NetCentrex has plans in that area, too. It's already set up a joint venture, IPlay3, to target the needs of triple-play hopefuls (see NetCentrex Teams for Triple Play and NetCentrex Beefs Up IPlay3 Team).
While that venture is in its infancy, the European VOIP-based business is still growing, with 2004 revenues hitting €26 million (US$31.8 million). (See NetCentrex Reports 2004 Sales.) The company's systems now support 1.5 million IP telephony lines, with FastWeb SpA accounting for 600,000, says Hersent.
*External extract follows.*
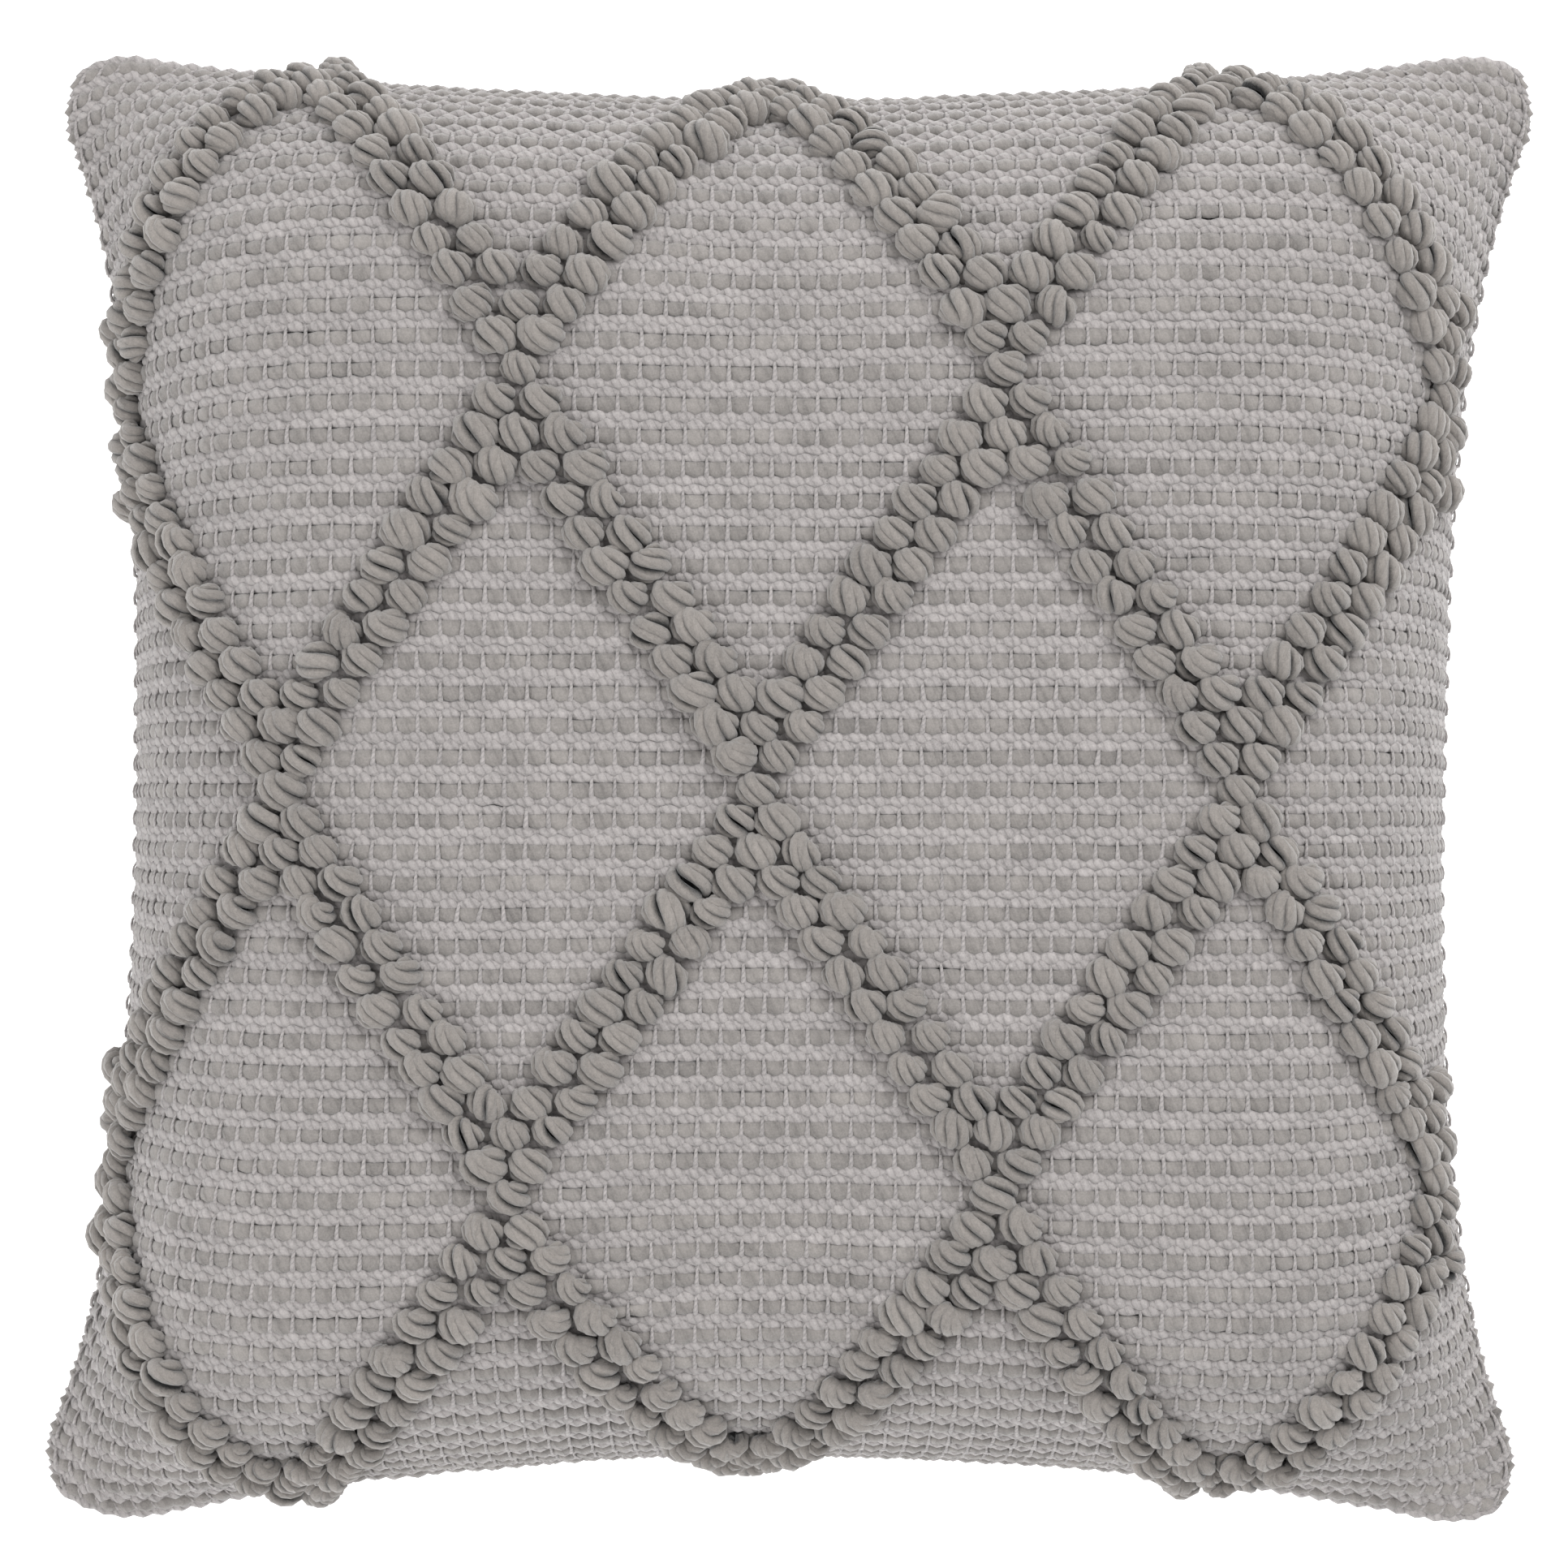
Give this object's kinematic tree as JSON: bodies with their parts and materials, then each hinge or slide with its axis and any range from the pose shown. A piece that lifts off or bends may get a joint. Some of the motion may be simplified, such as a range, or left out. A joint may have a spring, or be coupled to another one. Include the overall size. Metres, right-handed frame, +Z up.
{
  "type": "throw pillow",
  "caption": "Square knife-edge throw pillow with a coarse woven face, a raised looped trellis, a plain back and a zipped cover over a fibre-filled insert.",
  "frame": {"origin": "middle of the resting plane under the pillow's back, centred in plan", "axes": "+Z up through the face, +Y to the top edge of the face, +X to its right edge"},
  "size_m": [0.4679, 0.462, 0.1586],
  "materials": {
    "woven_cloth": "coarse weave of a thick cord and thin light wefts",
    "back_cloth": "plain cotton weave",
    "loop_yarn": "soft plied yarn",
    "thread": "sewing thread",
    "zip_tape": "woven tape",
    "resin": "moulded teeth",
    "zip_metal": "satin lacquer",
    "insert_cloth": "plain white cotton",
    "fibre": "polyester fibre"
  },
  "bodies": {
    "cover": {"front_panel": "woven_cloth", "back_panel": "back_cloth", "seam_allowance": "back_cloth", "seam_thread": "thread", "loop_line_1": "loop_yarn", "loop_line_2": "loop_yarn", "loop_line_3": "loop_yarn", "loop_line_4": "loop_yarn", "loop_line_5": "loop_yarn", "loop_line_6": "loop_yarn", "loop_line_7": "loop_yarn", "loop_line_8": "loop_yarn", "zip_tape_upper": "zip_tape", "zip_tape_lower": "zip_tape", "zip_teeth_upper": "resin", "zip_teeth_lower": "resin", "zip_top_stops": "zip_metal", "zip_bottom_stop": "zip_metal", "zip_stitches": "thread", "insert_cover_front": "insert_cloth", "insert_cover_back": "insert_cloth", "insert_thread": "thread", "fibre_fill": "fibre"},
    "slider": {"slider_body": "zip_metal"},
    "pull": {"slider_pull": "zip_metal"}
  },
  "joints": [
    {"name": "zipper_travel", "type": "hinge", "parent": "cover", "child": "slider", "pos_m": [-0.0029, -1.80353, 0.0518], "axis": [0, 0, 1], "range_deg": [0, 11.2]},
    {"name": "pull_swing", "type": "hinge", "parent": "slider", "child": "pull", "pos_m": [0.1545, -0.21471, 0.05096], "axis": [-0.0235, -0.2368, 0.9713], "range_deg": [0, 165]}
  ]
}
He adds the Italian triple-play pioneer will soon launch IP Centrex services using his company's technology. That sort of contract extension is giving the company an increasing share of the IP applications server market: Infonetics Research Inc. analyst Kevin Mitchell says NetCentrex was "in the top three for voice applications sales in the first quarter of 2005." (See Infonetics Reports on VOIP Gear.)
And like rival Italtel, NetCentrex has its eyes on North American expansion. With the iPlay3 business already targeting U.S. telcos, Hersent says his company is now eyeing the cable market (see Italtel: We Need US Partner). "We're talking to Scientific-Atlanta about opportunities in the U.S. cable market," says the CTO.